* **WHAT THE TASK ASKS**: From the listing below, return each line that includes "parts".

* **DATA RECORDS**:
++++++++

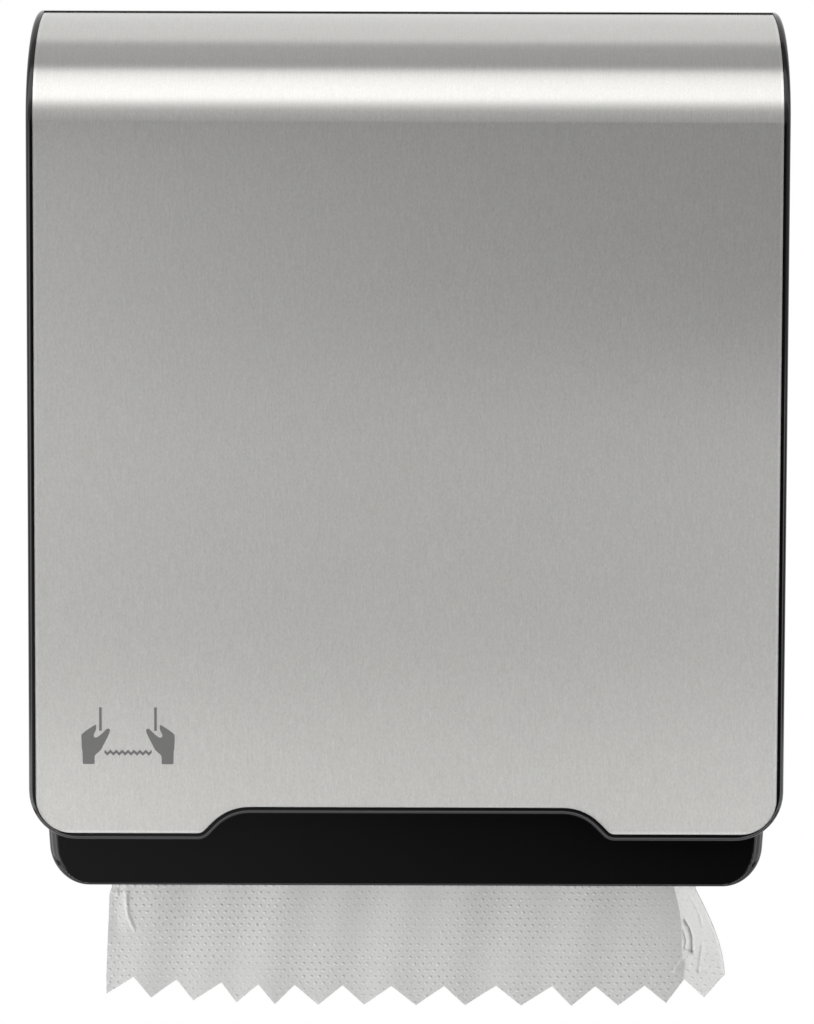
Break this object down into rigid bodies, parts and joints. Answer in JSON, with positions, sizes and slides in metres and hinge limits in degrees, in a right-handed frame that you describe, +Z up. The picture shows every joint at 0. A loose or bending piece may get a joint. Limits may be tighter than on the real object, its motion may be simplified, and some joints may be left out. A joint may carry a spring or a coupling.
{
  "type": "autocut roll towel dispenser",
  "caption": "Wall cabinet with a steel-skinned tilting cover; pulling the paper tail turns a drum that cuts and feeds the next towel.",
  "frame": {"origin": "middle of the four wall screw holes on the back face, which lies on the wall", "axes": "+X to the right seen from the front, the front faces -Y and the wall is at Y = 0, +Z up"},
  "size_m": [0.32, 0.218, 0.4332],
  "materials": {
    "black_plastic": "gloss",
    "housing_plastic": "satin",
    "brushed_steel": "brushed",
    "plated_steel": "satin",
    "bright_steel": "polished",
    "zinc_casting": "polished",
    "grey_plastic": "matte",
    "light_plastic": "matte",
    "green_plastic": "satin",
    "black_rubber": "matte",
    "spring_steel": "satin",
    "towel_paper": "matte",
    "cardboard": "matte"
  },
  "bodies": {
    "housing": {"rear_housing": "housing_plastic", "chin_shroud": "black_plastic", "hinge_pin_left": "plated_steel", "hinge_pin_right": "plated_steel", "lock_striker": "plated_steel", "side_frame_left": "plated_steel", "side_frame_right": "plated_steel", "tie_rods": "plated_steel", "frame_screws": "bright_steel", "paper_guide": "light_plastic", "drum_bush_left": "light_plastic", "drum_bush_right": "light_plastic", "knife_cam_left": "light_plastic", "knife_cam_right": "light_plastic", "pawl_stud": "plated_steel", "spring_post": "plated_steel", "return_spring": "spring_steel", "spring_cap": "grey_plastic", "cap_screws": "bright_steel", "spring_bar": "plated_steel", "pressure_pivot_rod": "plated_steel", "pressure_springs": "spring_steel", "roll_arm_left": "grey_plastic", "roll_arm_bracket": "plated_steel", "arm_pivot_pin": "plated_steel", "arm_spring": "spring_steel", "towel_web": "towel_paper", "towel_tail": "towel_paper"},
    "cover": {"front_cover": "black_plastic", "steel_panel": "brushed_steel", "lock_barrel": "zinc_casting", "lock_nut": "plated_steel"},
    "lock": {"lock_core": "zinc_casting", "lock_cam": "plated_steel", "lock_cam_screw": "bright_steel"},
    "drum": {"drum_shell_front": "grey_plastic", "drum_shell_rear": "grey_plastic", "drum_end_left": "grey_plastic", "drum_end_right": "grey_plastic", "drum_screws": "bright_steel", "grip_bands": "black_rubber", "drum_axle": "bright_steel", "crank_disc": "grey_plastic", "crank_screw": "bright_steel", "ratchet_wheel": "grey_plastic", "feed_knob": "green_plastic"},
    "knife": {"knife_bar": "grey_plastic", "knife_blade": "bright_steel", "blade_screws": "bright_steel", "knife_followers": "light_plastic"},
    "pawl": {"pawl": "light_plastic"},
    "pressure_bracket": {"pressure_bracket": "plated_steel"},
    "pressure_roller": {"pressure_shaft": "bright_steel", "pressure_sleeves": "black_rubber"},
    "right_arm": {"roll_arm_right": "grey_plastic"},
    "right_hub": {"hub_right": "light_plastic"},
    "roll": {"paper_roll": "towel_paper", "roll_core": "cardboard", "hub_left": "light_plastic"}
  },
  "joints": [
    {"name": "cover_hinge", "type": "hinge", "parent": "housing", "child": "cover", "pos_m": [0, -0.038, -0.154], "axis": [1, 0, 0], "range_deg": [0, 95]},
    {"name": "lock_turn", "type": "hinge", "parent": "cover", "child": "lock", "pos_m": [0, -0.046, 0.18], "axis": [0, 0, -1], "range_deg": [0, 90]},
    {"name": "drum_spin", "type": "hinge", "parent": "housing", "child": "drum", "pos_m": [0, -0.15, -0.125], "axis": [-1, 0, 0], "continuous": true, "deforming": ["return_spring"]},
    {"name": "knife_slide", "type": "slide", "parent": "drum", "child": "knife", "axis": [0, -0.7071, 0.7071], "range_m": [0, 0.012], "deforming": ["towel_web"]},
    {"name": "pressure_bracket_swing", "type": "hinge", "parent": "housing", "child": "pressure_bracket", "pos_m": [0, -0.096, -0.088], "axis": [1, 0, 0], "range_deg": [0, 8], "stiffness_Nm_per_rad": 5, "springref_deg": -5.73, "deforming": ["pressure_springs"]},
    {"name": "pressure_roller_spin", "type": "hinge", "parent": "pressure_bracket", "child": "pressure_roller", "pos_m": [0, -0.10253, -0.11663], "axis": [1, 0, 0], "continuous": true},
    {"name": "roll_spin", "type": "hinge", "parent": "housing", "child": "roll", "pos_m": [0, -0.112, 0.058], "axis": [1, 0, 0], "continuous": true},
    {"name": "roll_arm_swing", "type": "hinge", "parent": "housing", "child": "right_arm", "pos_m": [0.1335, -0.014, 0.058], "axis": [0, 0, 1], "range_deg": [0, 10], "stiffness_Nm_per_rad": 1, "springref_deg": -22.92, "deforming": ["arm_spring"]},
    {"name": "right_hub_spin", "type": "hinge", "parent": "right_arm", "child": "right_hub", "pos_m": [0, -0.112, 0.058], "axis": [1, 0, 0], "continuous": true},
    {"name": "pawl_swing", "type": "hinge", "parent": "housing", "child": "pawl", "pos_m": [0.143, -0.17, -0.103], "axis": [1, 0, 0], "range_deg": [-8.5, 12]}
  ],
  "couplings": [
    {"joint": "roll_spin", "follows": "drum_spin", "ratio": 0.42312},
    {"joint": "right_hub_spin", "follows": "drum_spin", "ratio": 0.42312},
    {"joint": "pressure_roller_spin", "follows": "drum_spin", "ratio": 4.3111}
  ]
}
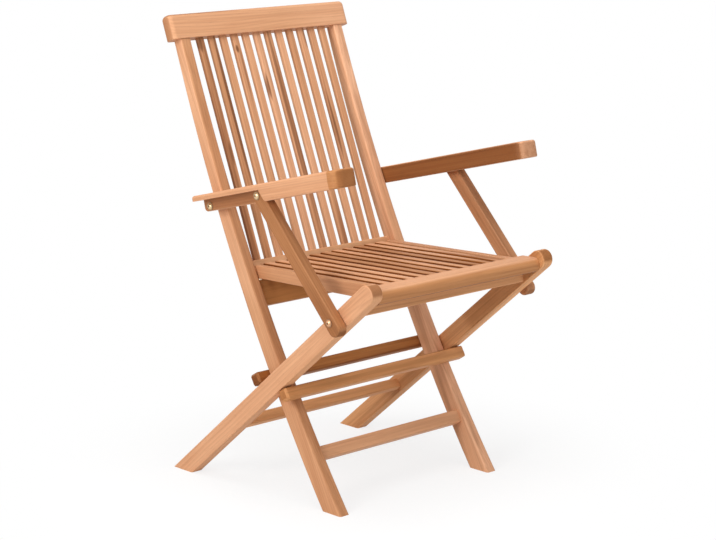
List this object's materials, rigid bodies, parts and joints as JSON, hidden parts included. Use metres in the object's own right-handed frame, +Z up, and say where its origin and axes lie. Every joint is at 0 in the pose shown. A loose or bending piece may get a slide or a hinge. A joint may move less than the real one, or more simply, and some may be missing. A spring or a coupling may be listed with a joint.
{
  "type": "folding armchair",
  "caption": "Folding wooden armchair with a tall curved slatted back, slatted seat, crossed legs and arms on pivoting supports.",
  "frame": {"origin": "on the floor, centre of the open chair's bounding box", "axes": "+X to the sitter's left, +Y to the back of the chair, +Z up; the sitter faces -Y"},
  "size_m": [0.536, 0.6019, 0.897],
  "materials": {
    "frame_teak": "oiled and sanded teak",
    "seat_slat_teak": "oiled and sanded teak",
    "back_slat_teak": "oiled and sanded teak",
    "arm_teak": "oiled and sanded teak",
    "dowel_teak": "oiled and sanded teak",
    "brass": "satin"
  },
  "bodies": {
    "back_frame": {"arm_pivot_bolts": "brass", "back_slat_01": "back_slat_teak", "back_slat_02": "back_slat_teak", "back_slat_03": "back_slat_teak", "back_slat_04": "back_slat_teak", "back_slat_05": "back_slat_teak", "back_slat_06": "back_slat_teak", "back_slat_07": "back_slat_teak", "back_slat_08": "back_slat_teak", "back_slat_09": "back_slat_teak", "back_slat_10": "back_slat_teak", "back_slat_11": "back_slat_teak", "back_slat_12": "back_slat_teak", "crest_rail": "frame_teak", "front_bar_dowels": "dowel_teak", "front_stop_bar": "frame_teak", "front_stretcher": "frame_teak", "left_back_stile": "frame_teak", "leg_pivot_pins": "brass", "lower_back_rail": "frame_teak", "rear_bar_screws": "brass", "rear_stop_bar": "frame_teak", "right_back_stile": "frame_teak"},
    "seat": {"batten_screws_1": "brass", "batten_screws_2": "brass", "left_seat_side_rail": "frame_teak", "right_seat_side_rail": "frame_teak", "seat_batten_1": "frame_teak", "seat_batten_2": "frame_teak", "seat_front_rail": "frame_teak", "seat_pivot_pins": "brass", "seat_rear_cross_rail": "frame_teak", "seat_slat_01": "seat_slat_teak", "seat_slat_02": "seat_slat_teak", "seat_slat_03": "seat_slat_teak", "seat_slat_04": "seat_slat_teak", "seat_slat_05": "seat_slat_teak", "seat_slat_06": "seat_slat_teak", "seat_slat_07": "seat_slat_teak", "seat_slat_08": "seat_slat_teak", "seat_slat_09": "seat_slat_teak", "seat_slat_10": "seat_slat_teak", "seat_slat_11": "seat_slat_teak"},
    "leg_frame": {"left_rear_leg": "frame_teak", "leg_lower_stretcher": "frame_teak", "leg_upper_stretcher": "frame_teak", "right_rear_leg": "frame_teak"},
    "left_arm_body": {"left_arm": "arm_teak", "left_support_top_bolt": "brass"},
    "right_arm_body": {"right_arm": "arm_teak", "right_support_top_bolt": "brass"},
    "left_support_body": {"left_arm_support": "frame_teak", "left_support_foot_bolt": "brass"},
    "right_support_body": {"right_arm_support": "frame_teak", "right_support_foot_bolt": "brass"}
  },
  "joints": [
    {"name": "leg_fold", "type": "hinge", "parent": "back_frame", "child": "leg_frame", "pos_m": [0, -0.02091, 0.22075], "axis": [-1, 0, 0], "range_deg": [0, 64]},
    {"name": "seat_fold", "type": "hinge", "parent": "back_frame", "child": "seat", "pos_m": [0, 0.0803, 0.4234], "axis": [-1, 0, 0], "range_deg": [0, 107.52]},
    {"name": "left_arm_fold", "type": "hinge", "parent": "back_frame", "child": "left_arm_body", "pos_m": [0.225, 0.144, 0.545], "axis": [-1, 0, 0], "range_deg": [0, 90.88]},
    {"name": "right_arm_fold", "type": "hinge", "parent": "back_frame", "child": "right_arm_body", "pos_m": [-0.225, 0.144, 0.545], "axis": [-1, 0, 0], "range_deg": [0, 90.88]},
    {"name": "left_support_fold", "type": "hinge", "parent": "left_arm_body", "child": "left_support_body", "pos_m": [0.25, -0.01901, 0.58894], "axis": [1, 0, 0], "range_deg": [0, 102.21]},
    {"name": "right_support_fold", "type": "hinge", "parent": "right_arm_body", "child": "right_support_body", "pos_m": [-0.25, -0.01901, 0.58894], "axis": [1, 0, 0], "range_deg": [0, 102.21]}
  ],
  "couplings": [
    {"joint": "seat_fold", "follows": "leg_fold", "ratio": 1.68},
    {"joint": "left_arm_fold", "follows": "leg_fold", "ratio": 1.42},
    {"joint": "right_arm_fold", "follows": "leg_fold", "ratio": 1.42},
    {"joint": "left_support_fold", "follows": "leg_fold", "ratio": 1.597},
    {"joint": "right_support_fold", "follows": "leg_fold", "ratio": 1.597}
  ]
}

++++++++

* **RESULT**:
Break this object down into rigid bodies, parts and joints. Answer in JSON, with positions, sizes and slides in metres and hinge limits in degrees, in a right-handed frame that you describe, +Z up. The picture shows every joint at 0. A loose or bending piece may get a joint. Limits may be tighter than on the real object, its motion may be simplified, and some joints may be left out. A joint may carry a spring or a coupling.
List this object's materials, rigid bodies, parts and joints as JSON, hidden parts included. Use metres in the object's own right-handed frame, +Z up, and say where its origin and axes lie. Every joint is at 0 in the pose shown. A loose or bending piece may get a slide or a hinge. A joint may move less than the real one, or more simply, and some may be missing. A spring or a coupling may be listed with a joint.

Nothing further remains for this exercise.